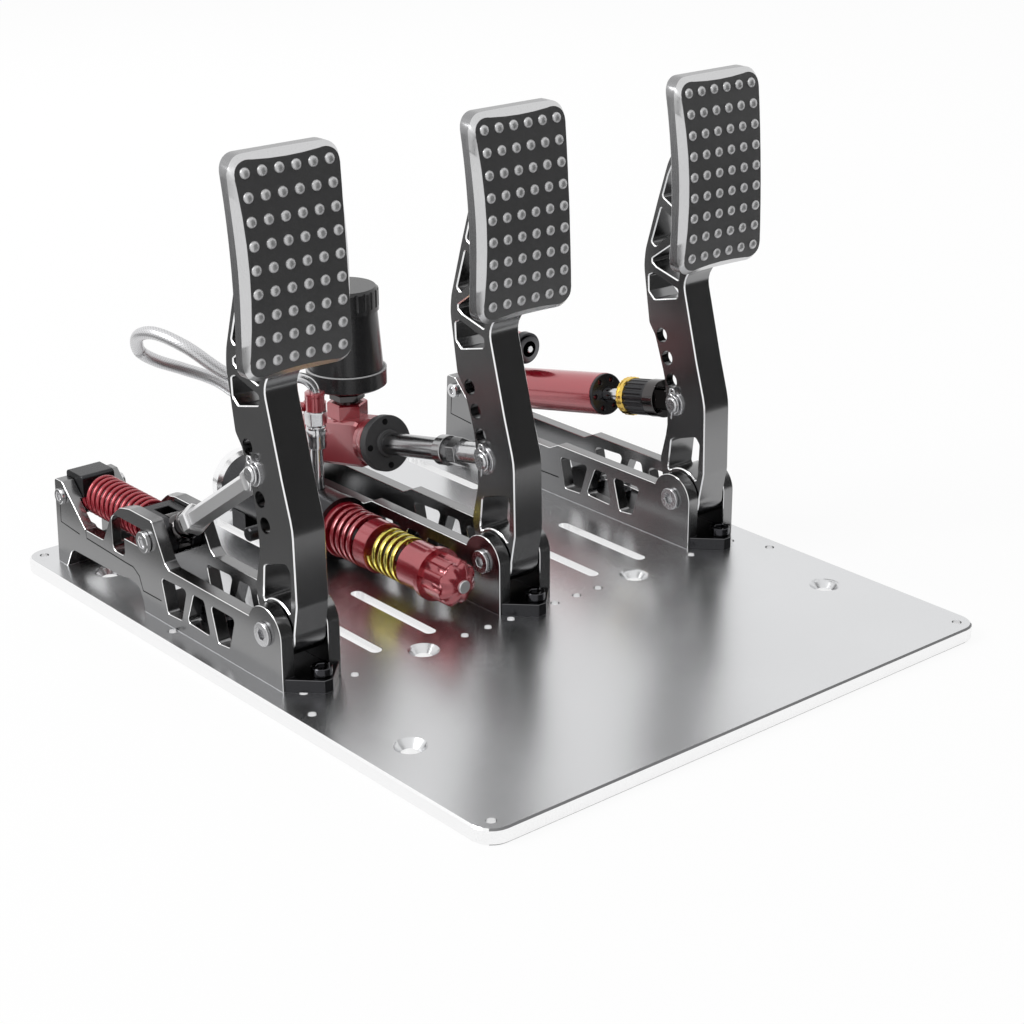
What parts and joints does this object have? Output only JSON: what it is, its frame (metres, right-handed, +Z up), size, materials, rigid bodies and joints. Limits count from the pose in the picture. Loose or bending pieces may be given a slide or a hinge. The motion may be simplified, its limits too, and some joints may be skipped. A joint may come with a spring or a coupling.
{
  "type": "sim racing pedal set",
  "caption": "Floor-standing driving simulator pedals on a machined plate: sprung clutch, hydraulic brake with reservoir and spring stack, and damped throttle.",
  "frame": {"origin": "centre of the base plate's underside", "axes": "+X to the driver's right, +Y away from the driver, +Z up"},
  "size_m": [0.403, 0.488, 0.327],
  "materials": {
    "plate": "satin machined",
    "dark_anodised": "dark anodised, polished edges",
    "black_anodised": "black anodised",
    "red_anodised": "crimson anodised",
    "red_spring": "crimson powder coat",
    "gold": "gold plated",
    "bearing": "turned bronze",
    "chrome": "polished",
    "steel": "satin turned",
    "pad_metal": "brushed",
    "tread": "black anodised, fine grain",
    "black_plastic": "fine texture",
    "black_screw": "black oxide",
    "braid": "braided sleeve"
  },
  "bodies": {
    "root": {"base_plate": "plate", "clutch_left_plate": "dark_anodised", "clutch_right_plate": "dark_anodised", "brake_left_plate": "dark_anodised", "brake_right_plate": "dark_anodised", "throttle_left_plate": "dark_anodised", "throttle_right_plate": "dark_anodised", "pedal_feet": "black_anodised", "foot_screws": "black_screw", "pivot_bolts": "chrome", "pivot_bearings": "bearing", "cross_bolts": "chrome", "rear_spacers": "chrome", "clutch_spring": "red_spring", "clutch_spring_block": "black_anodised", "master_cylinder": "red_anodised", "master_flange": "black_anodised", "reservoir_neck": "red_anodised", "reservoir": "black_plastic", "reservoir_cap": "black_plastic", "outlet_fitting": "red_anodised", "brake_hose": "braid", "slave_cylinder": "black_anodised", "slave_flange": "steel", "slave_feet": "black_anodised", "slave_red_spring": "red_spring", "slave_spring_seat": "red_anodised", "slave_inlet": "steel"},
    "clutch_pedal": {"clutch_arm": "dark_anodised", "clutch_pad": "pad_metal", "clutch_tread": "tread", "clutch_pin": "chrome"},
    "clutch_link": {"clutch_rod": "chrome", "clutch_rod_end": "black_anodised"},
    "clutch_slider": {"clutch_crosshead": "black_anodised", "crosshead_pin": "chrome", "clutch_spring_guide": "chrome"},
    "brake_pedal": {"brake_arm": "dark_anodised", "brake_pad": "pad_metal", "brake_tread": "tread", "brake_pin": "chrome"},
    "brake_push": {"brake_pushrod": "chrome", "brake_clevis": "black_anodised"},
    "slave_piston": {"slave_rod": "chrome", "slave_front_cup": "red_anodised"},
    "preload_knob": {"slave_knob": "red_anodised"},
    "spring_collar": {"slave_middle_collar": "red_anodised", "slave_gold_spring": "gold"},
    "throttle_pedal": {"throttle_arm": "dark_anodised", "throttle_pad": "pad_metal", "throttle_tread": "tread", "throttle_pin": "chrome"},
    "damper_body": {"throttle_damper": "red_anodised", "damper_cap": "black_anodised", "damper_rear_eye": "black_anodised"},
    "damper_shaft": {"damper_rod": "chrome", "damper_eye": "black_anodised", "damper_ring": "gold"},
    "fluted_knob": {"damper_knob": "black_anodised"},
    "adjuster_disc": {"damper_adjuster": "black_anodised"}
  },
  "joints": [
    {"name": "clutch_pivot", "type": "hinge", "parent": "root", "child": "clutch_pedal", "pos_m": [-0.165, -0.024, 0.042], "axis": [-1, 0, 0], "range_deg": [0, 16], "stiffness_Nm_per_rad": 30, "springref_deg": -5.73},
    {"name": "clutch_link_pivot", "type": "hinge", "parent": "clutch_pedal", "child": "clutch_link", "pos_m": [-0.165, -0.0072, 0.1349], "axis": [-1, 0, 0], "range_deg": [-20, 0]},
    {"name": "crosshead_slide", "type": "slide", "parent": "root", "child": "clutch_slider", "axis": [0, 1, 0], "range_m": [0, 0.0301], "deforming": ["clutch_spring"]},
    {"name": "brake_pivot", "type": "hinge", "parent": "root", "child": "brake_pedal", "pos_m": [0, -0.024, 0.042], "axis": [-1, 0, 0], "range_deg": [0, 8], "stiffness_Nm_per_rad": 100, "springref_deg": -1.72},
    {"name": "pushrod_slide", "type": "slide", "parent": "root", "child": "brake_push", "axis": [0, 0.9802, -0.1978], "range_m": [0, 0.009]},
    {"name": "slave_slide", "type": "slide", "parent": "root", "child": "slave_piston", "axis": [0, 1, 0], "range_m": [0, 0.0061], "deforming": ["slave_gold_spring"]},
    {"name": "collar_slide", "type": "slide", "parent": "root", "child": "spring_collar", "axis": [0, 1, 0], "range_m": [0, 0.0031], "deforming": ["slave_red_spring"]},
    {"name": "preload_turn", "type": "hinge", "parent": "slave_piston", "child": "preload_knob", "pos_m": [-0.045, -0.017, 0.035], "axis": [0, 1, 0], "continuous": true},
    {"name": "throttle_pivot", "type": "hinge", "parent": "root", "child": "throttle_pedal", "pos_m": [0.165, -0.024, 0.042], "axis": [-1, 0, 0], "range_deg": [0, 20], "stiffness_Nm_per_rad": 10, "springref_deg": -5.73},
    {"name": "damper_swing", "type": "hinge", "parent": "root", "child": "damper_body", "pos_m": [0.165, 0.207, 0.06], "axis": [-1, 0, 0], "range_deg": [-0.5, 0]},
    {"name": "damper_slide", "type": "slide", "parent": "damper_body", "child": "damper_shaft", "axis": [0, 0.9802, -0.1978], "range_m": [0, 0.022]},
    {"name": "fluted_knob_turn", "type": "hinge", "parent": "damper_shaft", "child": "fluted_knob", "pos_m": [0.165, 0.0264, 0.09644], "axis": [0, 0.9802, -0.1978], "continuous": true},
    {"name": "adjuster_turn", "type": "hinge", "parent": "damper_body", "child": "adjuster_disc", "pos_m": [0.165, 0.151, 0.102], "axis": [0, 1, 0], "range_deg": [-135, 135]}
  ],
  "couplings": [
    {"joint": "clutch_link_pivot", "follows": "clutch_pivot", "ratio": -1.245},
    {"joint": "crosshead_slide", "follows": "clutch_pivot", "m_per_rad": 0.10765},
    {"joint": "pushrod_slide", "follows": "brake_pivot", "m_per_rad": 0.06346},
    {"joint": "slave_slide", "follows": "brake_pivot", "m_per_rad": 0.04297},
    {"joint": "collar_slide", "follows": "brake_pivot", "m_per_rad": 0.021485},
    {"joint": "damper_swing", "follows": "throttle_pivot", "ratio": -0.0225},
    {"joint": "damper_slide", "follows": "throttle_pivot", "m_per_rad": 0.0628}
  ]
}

> _Exercise directions_: Each line of the material must be restated exactly.

> _Output below_:
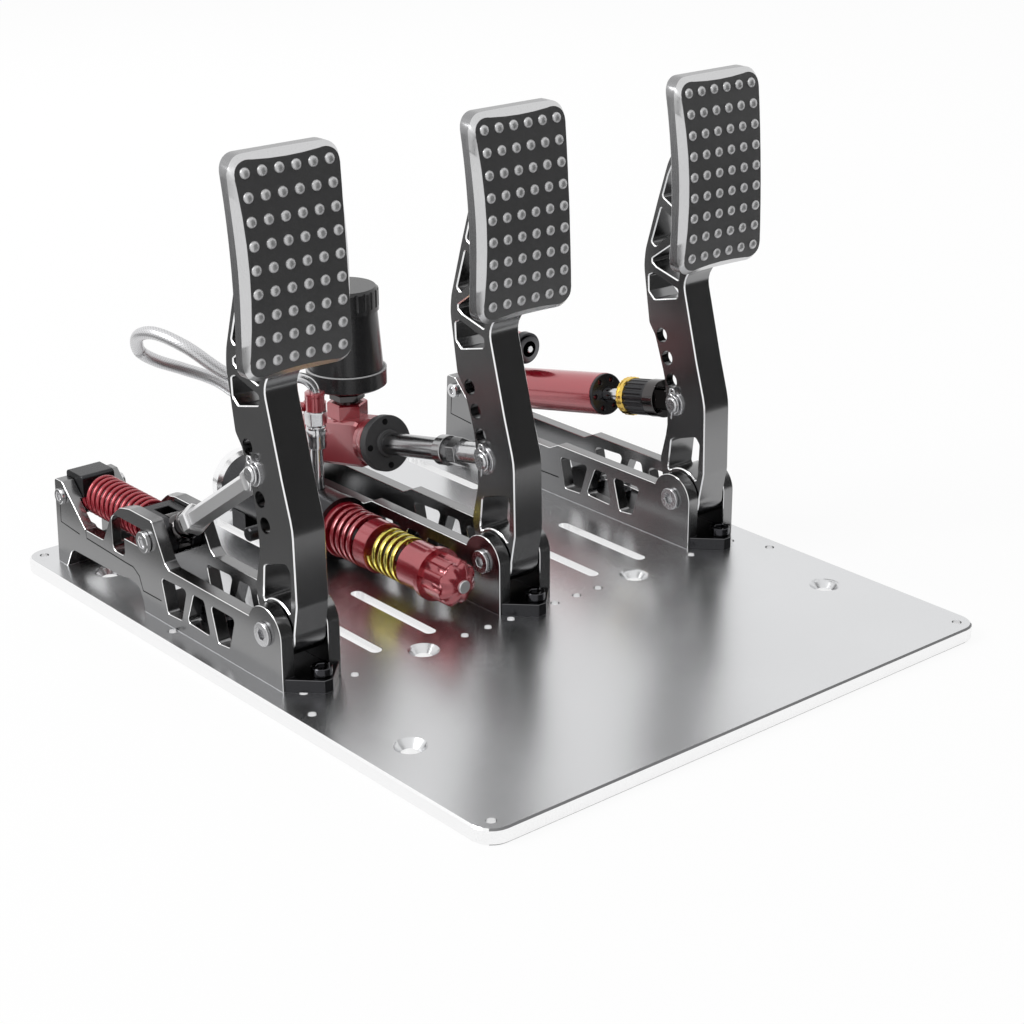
What parts and joints does this object have? Output only JSON: what it is, its frame (metres, right-handed, +Z up), size, materials, rigid bodies and joints. Limits count from the pose in the picture. Loose or bending pieces may be given a slide or a hinge. The motion may be simplified, its limits too, and some joints may be skipped. A joint may come with a spring or a coupling.
{
  "type": "sim racing pedal set",
  "caption": "Floor-standing driving simulator pedals on a machined plate: sprung clutch, hydraulic brake with reservoir and spring stack, and damped throttle.",
  "frame": {"origin": "centre of the base plate's underside", "axes": "+X to the driver's right, +Y away from the driver, +Z up"},
  "size_m": [0.403, 0.488, 0.327],
  "materials": {
    "plate": "satin machined",
    "dark_anodised": "dark anodised, polished edges",
    "black_anodised": "black anodised",
    "red_anodised": "crimson anodised",
    "red_spring": "crimson powder coat",
    "gold": "gold plated",
    "bearing": "turned bronze",
    "chrome": "polished",
    "steel": "satin turned",
    "pad_metal": "brushed",
    "tread": "black anodised, fine grain",
    "black_plastic": "fine texture",
    "black_screw": "black oxide",
    "braid": "braided sleeve"
  },
  "bodies": {
    "root": {"base_plate": "plate", "clutch_left_plate": "dark_anodised", "clutch_right_plate": "dark_anodised", "brake_left_plate": "dark_anodised", "brake_right_plate": "dark_anodised", "throttle_left_plate": "dark_anodised", "throttle_right_plate": "dark_anodised", "pedal_feet": "black_anodised", "foot_screws": "black_screw", "pivot_bolts": "chrome", "pivot_bearings": "bearing", "cross_bolts": "chrome", "rear_spacers": "chrome", "clutch_spring": "red_spring", "clutch_spring_block": "black_anodised", "master_cylinder": "red_anodised", "master_flange": "black_anodised", "reservoir_neck": "red_anodised", "reservoir": "black_plastic", "reservoir_cap": "black_plastic", "outlet_fitting": "red_anodised", "brake_hose": "braid", "slave_cylinder": "black_anodised", "slave_flange": "steel", "slave_feet": "black_anodised", "slave_red_spring": "red_spring", "slave_spring_seat": "red_anodised", "slave_inlet": "steel"},
    "clutch_pedal": {"clutch_arm": "dark_anodised", "clutch_pad": "pad_metal", "clutch_tread": "tread", "clutch_pin": "chrome"},
    "clutch_link": {"clutch_rod": "chrome", "clutch_rod_end": "black_anodised"},
    "clutch_slider": {"clutch_crosshead": "black_anodised", "crosshead_pin": "chrome", "clutch_spring_guide": "chrome"},
    "brake_pedal": {"brake_arm": "dark_anodised", "brake_pad": "pad_metal", "brake_tread": "tread", "brake_pin": "chrome"},
    "brake_push": {"brake_pushrod": "chrome", "brake_clevis": "black_anodised"},
    "slave_piston": {"slave_rod": "chrome", "slave_front_cup": "red_anodised"},
    "preload_knob": {"slave_knob": "red_anodised"},
    "spring_collar": {"slave_middle_collar": "red_anodised", "slave_gold_spring": "gold"},
    "throttle_pedal": {"throttle_arm": "dark_anodised", "throttle_pad": "pad_metal", "throttle_tread": "tread", "throttle_pin": "chrome"},
    "damper_body": {"throttle_damper": "red_anodised", "damper_cap": "black_anodised", "damper_rear_eye": "black_anodised"},
    "damper_shaft": {"damper_rod": "chrome", "damper_eye": "black_anodised", "damper_ring": "gold"},
    "fluted_knob": {"damper_knob": "black_anodised"},
    "adjuster_disc": {"damper_adjuster": "black_anodised"}
  },
  "joints": [
    {"name": "clutch_pivot", "type": "hinge", "parent": "root", "child": "clutch_pedal", "pos_m": [-0.165, -0.024, 0.042], "axis": [-1, 0, 0], "range_deg": [0, 16], "stiffness_Nm_per_rad": 30, "springref_deg": -5.73},
    {"name": "clutch_link_pivot", "type": "hinge", "parent": "clutch_pedal", "child": "clutch_link", "pos_m": [-0.165, -0.0072, 0.1349], "axis": [-1, 0, 0], "range_deg": [-20, 0]},
    {"name": "crosshead_slide", "type": "slide", "parent": "root", "child": "clutch_slider", "axis": [0, 1, 0], "range_m": [0, 0.0301], "deforming": ["clutch_spring"]},
    {"name": "brake_pivot", "type": "hinge", "parent": "root", "child": "brake_pedal", "pos_m": [0, -0.024, 0.042], "axis": [-1, 0, 0], "range_deg": [0, 8], "stiffness_Nm_per_rad": 100, "springref_deg": -1.72},
    {"name": "pushrod_slide", "type": "slide", "parent": "root", "child": "brake_push", "axis": [0, 0.9802, -0.1978], "range_m": [0, 0.009]},
    {"name": "slave_slide", "type": "slide", "parent": "root", "child": "slave_piston", "axis": [0, 1, 0], "range_m": [0, 0.0061], "deforming": ["slave_gold_spring"]},
    {"name": "collar_slide", "type": "slide", "parent": "root", "child": "spring_collar", "axis": [0, 1, 0], "range_m": [0, 0.0031], "deforming": ["slave_red_spring"]},
    {"name": "preload_turn", "type": "hinge", "parent": "slave_piston", "child": "preload_knob", "pos_m": [-0.045, -0.017, 0.035], "axis": [0, 1, 0], "continuous": true},
    {"name": "throttle_pivot", "type": "hinge", "parent": "root", "child": "throttle_pedal", "pos_m": [0.165, -0.024, 0.042], "axis": [-1, 0, 0], "range_deg": [0, 20], "stiffness_Nm_per_rad": 10, "springref_deg": -5.73},
    {"name": "damper_swing", "type": "hinge", "parent": "root", "child": "damper_body", "pos_m": [0.165, 0.207, 0.06], "axis": [-1, 0, 0], "range_deg": [-0.5, 0]},
    {"name": "damper_slide", "type": "slide", "parent": "damper_body", "child": "damper_shaft", "axis": [0, 0.9802, -0.1978], "range_m": [0, 0.022]},
    {"name": "fluted_knob_turn", "type": "hinge", "parent": "damper_shaft", "child": "fluted_knob", "pos_m": [0.165, 0.0264, 0.09644], "axis": [0, 0.9802, -0.1978], "continuous": true},
    {"name": "adjuster_turn", "type": "hinge", "parent": "damper_body", "child": "adjuster_disc", "pos_m": [0.165, 0.151, 0.102], "axis": [0, 1, 0], "range_deg": [-135, 135]}
  ],
  "couplings": [
    {"joint": "clutch_link_pivot", "follows": "clutch_pivot", "ratio": -1.245},
    {"joint": "crosshead_slide", "follows": "clutch_pivot", "m_per_rad": 0.10765},
    {"joint": "pushrod_slide", "follows": "brake_pivot", "m_per_rad": 0.06346},
    {"joint": "slave_slide", "follows": "brake_pivot", "m_per_rad": 0.04297},
    {"joint": "collar_slide", "follows": "brake_pivot", "m_per_rad": 0.021485},
    {"joint": "damper_swing", "follows": "throttle_pivot", "ratio": -0.0225},
    {"joint": "damper_slide", "follows": "throttle_pivot", "m_per_rad": 0.0628}
  ]
}